In the original, when Matthau and Shaw finally meet -- in the subway tunnel -- their confrontation is cool, quiet and a bit witty, and the ice-cold military man Shaw does something quietly in character to end the confrontation perfectly.

In the remake, Denzel and Travolta spend a LOT of time together for the climax, yelling at each other , stretching out a script that refuses to "end it" as neatly as with Matthau/Shaw.

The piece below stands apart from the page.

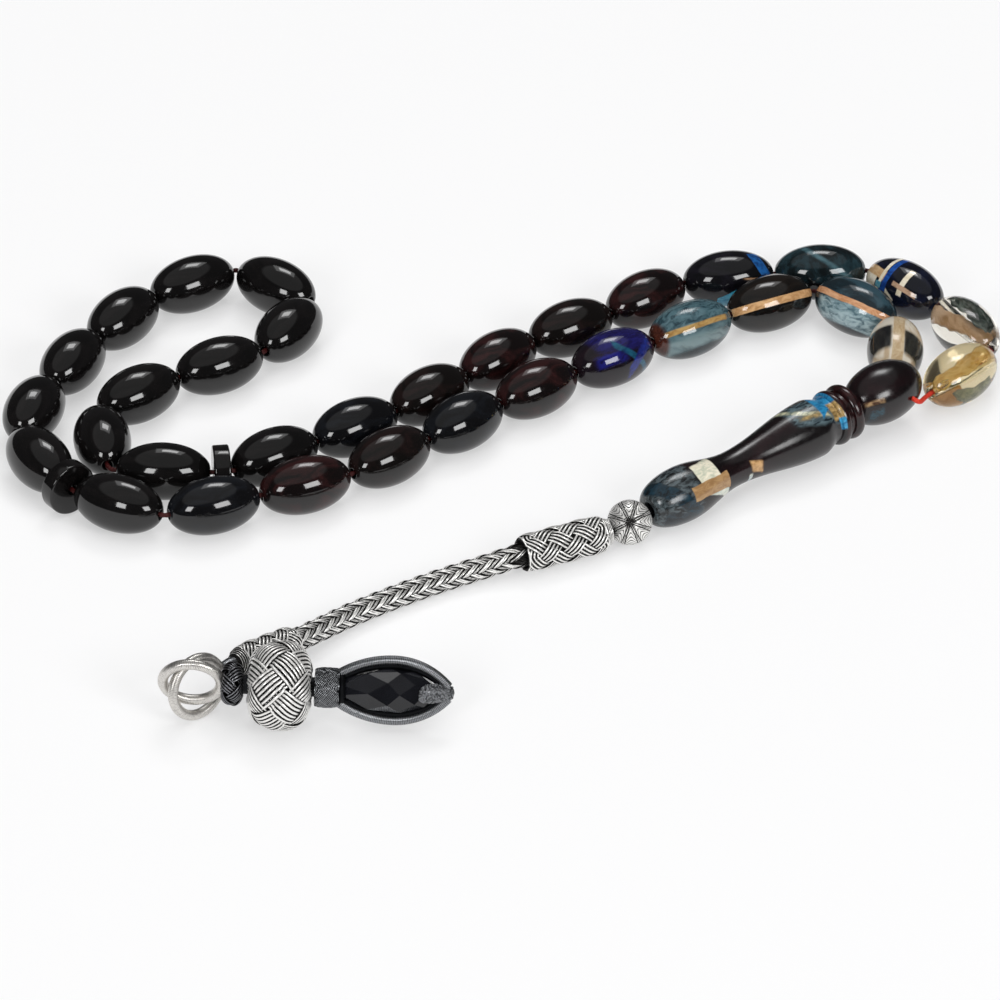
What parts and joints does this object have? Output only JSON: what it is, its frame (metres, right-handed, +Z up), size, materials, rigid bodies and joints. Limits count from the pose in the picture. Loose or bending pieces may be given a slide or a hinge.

Its overlong, overdone, overacted(by Travolta)...just an insult to Shaw and Matthau.

Not bad:

It was fun to see James Gandolfini, a couple of years removed from The Sopranos, playing a sympathetic Mayor of New York City (the mayor was a flu-ridden goofball in the original.) HE was a star , too; you can't say that the remake of Pelham skimped on the major names. (In a great side moment, someone asks Mayor Gandolfini if an affair he had with a hot chick that scandalized his administration was worth it; Gandolfini charges around dealing with the hijacking and then yells out: "YES!")

As I recall, the ending of the new Pelham was not as sharp and witty as the original, things just sort of wound down(Gandolfini was part of the ending) and a small joke about getting home to the wife ended it.

Also: no great theme at the end. Or at the beginning, either.